あたったか、あたらなかったかは分からない

 旗艦三笠からの招致命令である。すぐに駆逐隊司令3人と10人の駆逐艦長たちはそれぞれの端艇(カッター)で旗艦に向かった。集められたのは艦尾の長官室である。そこでは東郷平八郎司令長官から「成績はどうだったか」と尋ねられた。
 浅井司令(第1駆逐隊)は、「大分(だいぶん)成功しました。どうも大分あたったようです」と答えた。
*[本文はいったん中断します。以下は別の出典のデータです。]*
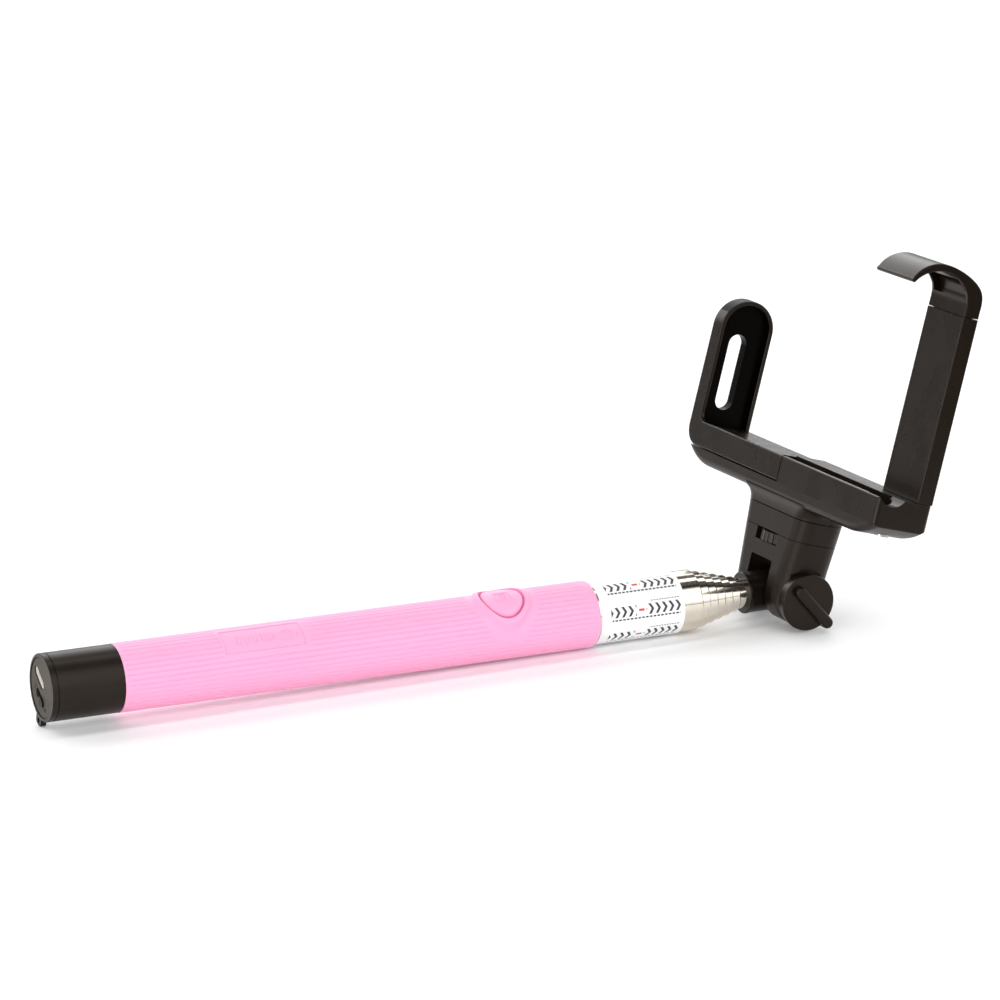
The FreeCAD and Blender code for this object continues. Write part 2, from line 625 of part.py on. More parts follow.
def base_hull():
    depth = BEAM_HALF_DEPTH
    hull = hull_profile().extrude(V(2 * depth, 0, 0))
    hull.translate(V(-depth, 0, 0))

    def long_low_edge(edge):
        bounds = edge.BoundBox
        at_side = near(abs(bounds.Center.x), depth)
        return at_side and bounds.YLength > 8 and bounds.ZMin < HULL_LOW + 0.1
    hull = fillet(hull, 2.4, long_low_edge)
    plan = Part.Face(rounded_rect(depth, 70.0, BLOCK_CORNER_R, 0)).extrude(V(0, 0, 60))
    plan.translate(V(0, BEAM_END_Y + 70.0, 0))
    hull = hull.common(plan)
    neck = Part.makeLoft([rounded_rect(*section) for section in NECK_SECTIONS], True)
    neck = neck.cut(box(-20, 20, -30, 30, HULL_LOW + 1.2, 40))
    hull = join(hull, neck)
    hull = hull.cut(cyl_z(SCREW_R + 0.25, 0, 40))
    nut = hexagon(NUT_FLATS + 0.04, NUT_LOW, 40)
    nut.rotate(V(0, 0, 0), V(1, 0, 0), 90)
    nut.rotate(V(0, 0, 0), V(0, 0, 1), 90)
    if nut.BoundBox.ZMax < 0:
        nut.rotate(V(0, 0, 0), V(1, 0, 0), 180)
    hull = hull.cut(nut)
    hull = hull.cut(box(-7.0, 7.0, 33.0, 50.0, HULL_LOW + 1.6, HULL_TOP + 1))
    for y in HULL_SCREWS_Y:
        hull = hull.cut(cyl_z(1.4, 0, 40, 0, y)).cut(cyl_z(2.5, 0, HULL_LOW + 2.0, 0, y))
    return place_head(hull)


def insert_nut():
    nut = hexagon(NUT_FLATS, NUT_LOW, NUT_TOP)
    nut.rotate(V(0, 0, 0), V(1, 0, 0), 90)
    nut.rotate(V(0, 0, 0), V(0, 0, 1), 90)
    if nut.BoundBox.ZMax < 0:
        nut.rotate(V(0, 0, 0), V(1, 0, 0), 180)
    return place_head(nut.cut(cyl_z(SCREW_R + 0.06, 0, 40)))


def hull_screws():
    screws = []
    for y in HULL_SCREWS_Y:
        head = cyl_z(2.3, HULL_LOW + 0.5, HULL_LOW + 2.0, 0, y)
        shank = cyl_z(HULL_SCREW_R, HULL_LOW + 1.9, HULL_LOW + 7.0, 0, y)
        drive = join(box(-1.4, 1.4, y - 0.3, y + 0.3, 0, HULL_LOW + 1.2),
                     box(-0.3, 0.3, y - 1.4, y + 1.4, 0, HULL_LOW + 1.2))
        screws.append(join(head, shank).cut(drive))
    return place_head(Part.makeCompound(screws))


def slide_space(extra, y0, y1):
    w0, w1, u0, u1 = SLIDE_BAR
    return box(w0 - extra, w1 + extra, y0, y1, u0 - extra, u1 + extra)


def tray_block():
    """Right half of the tray: front wall, open groove for the phone's edge, and rear ledge."""
    depth = BEAM_HALF_DEPTH
    front = box(-depth, -depth + RIM_WALL + 0.6, BEAM_END_Y, -SEAM_HALF, HULL_TOP, RIM_TOP)
    rear = box(-depth + RIM_WALL + 0.3, depth, BEAM_END_Y, BLOCK_STEP_Y, HULL_TOP, RIM_TOP)
    front = fillet(front, BLOCK_CORNER_R, level_edge(x=-depth, y=BEAM_END_Y))
    rear = fillet(rear, BLOCK_CORNER_R, level_edge(x=depth, y=BEAM_END_Y))
    block = join(front, rear)
    block = fillet(block, TOP_ROUND, lambda e: near(abs(e.BoundBox.Center.x), depth) and e.BoundBox.YLength > 20
                   and near(e.BoundBox.ZMin, RIM_TOP))
    groove_front = -depth + RIM_WALL
    groove_end = BEAM_END_Y + 3.6
    half = (LEDGE_FRONT - groove_front) / 2
    middle = groove_front + half
    groove = join(box(groove_front, LEDGE_FRONT, groove_end + half, 40, GROOVE_FLOOR, 60),
                  cyl_z(half, GROOVE_FLOOR, 60, middle, groove_end + half))
    block = block.cut(groove)
    w, u, radius = SCOOP
    block = block.cut(cyl_y(radius, BEAM_END_Y - 1, BEAM_END_Y + 8.0, w, u))
    block = block.cut(slide_space(SLIDE_HALF_GAP, -37.0, 40))
    block = block.cut(box(5.4, 8.2, -57.0, -42.0, RIM_TOP - 4, 60))
    for y in HULL_SCREWS_Y:
        block = block.cut(cyl_z(HULL_SCREW_R, 0, HULL_TOP + 2.4, 0, y))
    return place_head(block)


def arm_outline(half, top, low):
    """Slotted arm's outline: straight sides and a round top, in the plane across the beam."""
    left = V(-half, 0, low)
    right = V(half, 0, low)
    centre_u = ARM_ARC_U
    edges = [Part.makeLine(right, V(half, 0, centre_u)),
             Part.Arc(V(half, 0, centre_u), V(0, 0, top), V(-half, 0, centre_u)).toShape(),
             Part.makeLine(V(-half, 0, centre_u), left),
             Part.makeLine(left, right)]
    return Part.Face(Part.Wire(edges))


def slotted_bracket():
    """Left half of the tray and the slotted end arm, one moulding that slides along the beam."""
    depth = BEAM_HALF_DEPTH
    arm = arm_outline(depth, ARM_ARC_U + depth, BRACKET_LOW).extrude(V(0, BRACKET_END_Y - ARM_RIM_Y, 0))
    arm.translate(V(0, ARM_RIM_Y, 0))
    inner = depth - ARM_RIM_WIDTH
    recess = arm_outline(inner, ARM_ARC_U + inner, BRACKET_FLOOR).extrude(V(0, ARM_PLATE_Y - ARM_RIM_Y + 1, 0))
    recess.translate(V(0, ARM_RIM_Y - 1, 0))
    floor = box(-depth, depth, BRACKET_STEP_Y, ARM_RIM_Y + 1, BRACKET_LOW, BRACKET_FLOOR)
    wall = box(-depth, -depth + RIM_WALL, SEAM_HALF, ARM_RIM_Y + 1, BRACKET_LOW, RIM_TOP)
    bracket = join(arm.cut(recess), floor, wall)
    bracket = fillet(bracket, 6.0, level_edge(y=BRACKET_END_Y, z=BRACKET_LOW))
    bracket = fillet(bracket, FOOT_FILLET, level_edge(y=ARM_RIM_Y, z=RIM_TOP))
    bracket = fillet(bracket, 0.5, lambda e: near(e.BoundBox.YMin, BRACKET_END_Y, 0.1) and e.BoundBox.ZMax > 45)

    def rim_edge(edge):
        bounds = edge.BoundBox
        on_arm = near(bounds.YMin, ARM_RIM_Y) and near(bounds.YMax, ARM_RIM_Y) and bounds.ZMax > 45
        on_wall = near(bounds.Center.x, -depth) and near(bounds.ZMin, RIM_TOP) and bounds.YLength > 1
        return on_arm or on_wall
    bracket = fillet(bracket, TOP_ROUND, rim_edge)
    hollow = box(-depth + 1.6, depth - 1.6, 32.0, 52.0, 0, BRACKET_FLOOR - 1.8)
    bracket = bracket.cut(hollow).cut(slide_space(0.02, -20, 31.0))
    w, width, low, top = ARM_SLOT
    half = width / 2
    slot = join(box(w - half, w + half, 50, 70, low + half, top - half),
                cyl_y(half, 50, 70, w, low + half), cyl_y(half, 50, 70, w, top - half))
    return place_head(bracket.cut(slot))


def slide_bar():
    """Flat bar fixed in the bracket, which runs in the tray block's channel."""
    w0, w1, u0, u1 = SLIDE_BAR
    bar = box(w0, w1, -35.0, 30.9, u0, u1)
    return place_head(fillet(bar, 0.4, lambda e: e.BoundBox.YLength > 20))


def hook_arm():
    """Hollow upright that guides the sprung hook."""
    depth = BEAM_HALF_DEPTH
    arm = box(HOOK_ARM_FACE, depth, BEAM_END_Y, HOOK_ARM_SIDE_Y, RIM_TOP, HOOK_SEAM - HOOK_GAP / 2)
    arm = fillet(arm, 0.5, lambda e: e.BoundBox.ZLength > 50)
    arm = fillet(arm, 0.25, level_edge(z=RIM_TOP))
    tenon = box(5.45, 8.15, -56.9, -42.1, RIM_TOP - 3.9, RIM_TOP + 2)
    arm = join(arm, tenon)
    hollow = box(HOOK_ARM_FACE + ARM_WALL, depth - ARM_WALL, BEAM_END_Y + ARM_WALL, HOOK_ARM_SIDE_Y - ARM_WALL,
                 RIM_TOP + 2.5, HOOK_SEAM + 1)
    post = cyl_z(0.5, RIM_TOP + 2.4, RIM_TOP + 4.0, HOOK_STEM_W, HOOK_MID_Y)
    return place_head(join(arm.cut(hollow), post))


HOOK_MID_Y = (BEAM_END_Y + HOOK_ARM_SIDE_Y) / 2
HOOK_STEM_W = (HOOK_ARM_FACE + BEAM_HALF_DEPTH) / 2


def hook_profile():
    """Side view of the hook: a thick back that thins over the crown to a down-turned lip."""
    seam = HOOK_SEAM + HOOK_GAP / 2
    back = BEAM_HALF_DEPTH - 0.1
    face = HOOK_ARM_FACE + 0.2
    outer = [(back, seam), (back, 101.0), (back, 103.2), (8.5, 106.4), (4.9, 109.6), (-1.4, 112.1),
             (-7.6, 112.7), (-12.6, 110.9), (-16.1, 107.0)]
    inner = [(-15.1, 105.9), (-11.8, 108.9), (-7.4, 110.4), (-2.4, 110.1), (1.8, 107.4), (3.7, 104.9),
             (face, 102.0), (face, 100.0), (face, seam)]
    sides = []
    for points in (outer, inner):
        curve = Part.BSplineCurve()
        curve.interpolate([V(w, 0, u) for w, u in points])
        sides.append(curve.toShape())
    tip = Part.Arc(V(-16.1, 0, 107.0), V(-16.1, 0, 105.9), V(-15.1, 0, 105.9)).toShape()
    foot = Part.makeLine(V(face, 0, seam), V(back, 0, seam))
    return Part.Face(Part.Wire([sides[0], tip, sides[1], foot]))


def hook_slider():
    hook = hook_profile().extrude(V(0, HOOK_ARM_SIDE_Y - BEAM_END_Y, 0))
    hook.translate(V(0, BEAM_END_Y, 0))
    hook = fillet(hook, 0.3, lambda e: e.BoundBox.YLength < 0.01 and e.BoundBox.ZLength > 3)
    clear = 0.2
    stem = box(HOOK_ARM_FACE + ARM_WALL + clear, BEAM_HALF_DEPTH - ARM_WALL - clear,
               BEAM_END_Y + ARM_WALL + clear, HOOK_ARM_SIDE_Y - ARM_WALL - clear, STEM_LOW, HOOK_SEAM + 1)
    stem = fillet(stem, 0.3, lambda e: e.BoundBox.ZLength > 20)
    wall = HOOK_END_WALL
    w, u, radius = HOOK_HOLLOW
    hollow = cyl_y(radius, BEAM_END_Y + wall, HOOK_ARM_SIDE_Y - wall, w, u)
    hollow = hollow.cut(box(-40, 40, BEAM_END_Y, HOOK_ARM_SIDE_Y, 60, HOOK_FACE_TOP))
    hook = hook.cut(hollow)
    slot = box(0, 20, HOOK_MID_Y - 1.6, HOOK_MID_Y + 1.6, STEM_LOW - 1, STEM_LOW + 6)
    return place_head(join(hook, stem.cut(slot)))


SPRING_R = 0.95
SPRING_WIRE = 0.16
SPRING_LOW = RIM_TOP + 4.2
SPRING_TURNS = 16


def hook_spring():
    """Extension spring between the arm's post and the hook's stem."""
    height = STEM_LOW - 0.3 - SPRING_LOW
    helix = Part.makeHelix(height / SPRING_TURNS, height, SPRING_R)
    section = Part.Wire(Part.makeCircle(SPRING_WIRE, V(SPRING_R, 0, 0), V(0, 1, 0)))
    spring = Part.Wire(helix.Edges).makePipeShell([section], True, True)
    spring.translate(V(HOOK_STEM_W, HOOK_MID_Y, SPRING_LOW))
    return place_head(spring)


# ---- write --------------------------------------------------------------------------------------
PIECES = {
    "end_cap": end_cap,
    "end_plate": end_plate,
    "power_switch": power_switch,
    "switch_body": switch_body,
    "led_lens": led_lens,
    "usb_socket": usb_socket,
    "control_board": control_board,
    "battery_cell": battery_cell,
    "handle_core": handle_core,
    "flex_cable": flex_cable,
    "dome_switch": dome_switch,
    "shutter_button": shutter_button,
    "grip_sleeve": grip_sleeve,
    "label_wrap": label_wrap,
    "end_fitting": end_fitting,
    "clevis_body": clevis_body,
    "head_collar": head_collar,
    "head_screws": head_screws,
    "friction_washers": friction_washers,
    "pivot_bolt": pivot_bolt,
    "thumb_knob": thumb_knob,
    "knob_insert": knob_insert,
    "lock_wheel": lock_wheel,
    "camera_screw": camera_screw,
    "base_hull": base_hull,
    "insert_nut": insert_nut,
    "hull_screws": hull_screws,
    "tray_block": tray_block,
    "slotted_bracket": slotted_bracket,
    "slide_bar": slide_bar,
    "hook_arm": hook_arm,
    "hook_slider": hook_slider,
    "hook_spring": hook_spring,
}


def main():
    os.makedirs("parts", exist_ok=True)
    shapes = {name: make() for name, make in PIECES.items()}
    shapes["tube_1"] = pole_tube(1)
    for stage in range(2, STAGES + 1):
        shapes["tube_%d" % stage] = pole_tube(stage)
        shapes["friction_bush_%d" % stage] = friction_bush(stage)
    for name, shape in shapes.items():
        shape.exportStep("parts/%s.step" % name)
        print(name, "solids", len(shape.Solids), "volume %.1f" % shape.Volume, "valid", shape.isValid())


main()
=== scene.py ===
"""Telescopic phone stick lying on a white table: looks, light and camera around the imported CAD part."""

import json
import math

import bpy
import numpy as np
from mathutils import Matrix, Vector


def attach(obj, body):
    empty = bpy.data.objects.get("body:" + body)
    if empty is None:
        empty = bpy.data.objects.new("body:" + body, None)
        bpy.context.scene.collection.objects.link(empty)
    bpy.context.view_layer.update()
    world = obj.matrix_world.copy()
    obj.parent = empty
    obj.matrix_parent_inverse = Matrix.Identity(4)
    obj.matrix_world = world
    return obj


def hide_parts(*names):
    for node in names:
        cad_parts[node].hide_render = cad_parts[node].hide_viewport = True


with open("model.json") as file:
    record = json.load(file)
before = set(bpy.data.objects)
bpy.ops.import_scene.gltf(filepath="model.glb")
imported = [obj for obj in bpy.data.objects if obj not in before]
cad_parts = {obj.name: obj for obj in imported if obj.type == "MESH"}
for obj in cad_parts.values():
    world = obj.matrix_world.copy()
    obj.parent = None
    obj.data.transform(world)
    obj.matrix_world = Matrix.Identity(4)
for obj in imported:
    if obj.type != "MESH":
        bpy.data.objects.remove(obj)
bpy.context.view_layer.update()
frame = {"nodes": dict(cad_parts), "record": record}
NODES = frame["nodes"]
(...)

すると、第3駆逐隊の土屋司令は、「わたしに水雷があたったか、あたらなかったか、そういう事を聞かれるのは少し無理な注文であります」という。
 投げやりな言葉と受け止めたか、腹も立ったのだろうか。戦艦浅間艦長の八代(やしろ)大佐が口をはさんだ。
「あたったか、あたらなかったかということが、分からないということはないだろう」

水雷を射ったら逃げるのが仕事

「真っ暗な晩に、敵の照射を浴びつつ進んでいくのだから、自分がすでに発射したら後はもう空手(からて)になる。空腰(からこし・武装がないこと)になったのだから、その射ち出した水雷があたるか、あたらぬかということを見るだけの余裕はない」
 正直な意見だろう。実際、薄雲などの駆逐艦は常備排水量322トン、長さ63メートル余り、速力こそ30ノット(時速約55キロ)と優れているが、兵装など8センチ単装砲2門、6センチ単装砲4門という「豆鉄炮」しかもっていない。より小さい水雷艇を駆逐する小艦である。大型艦に見つかったら、ただでは済まないのだ。
「水雷を射ったら第2の役目に移ります。なるたけ早く速力を出して、ずっと逃げて差し支えない。その水雷が走って行って、どの艦の、どのあたりにあたって、爆発したかなどを見るような余裕はない。それをやっていたら犬死にのようなものだ」
と、ここまではよかったが、雄弁家で通っていた土屋大佐はさらに強盗のたとえを出した。

強盗にも弱い強いがある

「まあ、刃物をもった強盗のようなものだ。金を盗りたいと考えて他人の家に押し入る。刀を見せて家の主(あるじ)に金を出せと言う。主はふるえて金を出すから命は助けてくれという。それで強盗は金さえ取れれば目的を達したのだ。今度は自分の命が惜しくなるから、後をふり返る暇もなく、ずっと逃げてしまう。後になって被害者の家はどうだったかなんて、さっぱり分からない。それと同じだ」と言いつのった。
 すると、八代大佐は反論した。
「いや、そうはいかない。強盗にもいろいろある。金を出せと主に言う。主は恐ろしいから金を出す。強盗はそれを懐(ふところ)にいれて、腹が空いたから飯を食わせろという。主が飯はここにありますと食わせると、うん、酒も一つ出してもらおう、そうしてゆっくり酒を飲んだ挙句が、また来るよと挨拶して帰る強盗があるではないか。そうしてみると、強盗にも強い、弱いがある。この水雷の命中か、不命中かくらいは、ある程度分かるだろう」
 この問答には、さすがに東郷司令長官もちょっとお笑いになったと大山艦長は書き遺している。八代大佐が言いたかったことは、多少はそこに勇気というものがあるだろうということだろう。この実態はよい教訓になったと艦長はいう。失敗あればこその、次回の成功ということだろう。
 後世の我々は、こうした場の会議から、昔の海軍の自由な論議の気分と、短いドスをもって大型艦に突っ込んでゆく駆逐艦乗りの気風を垣間見ることができるだけだ。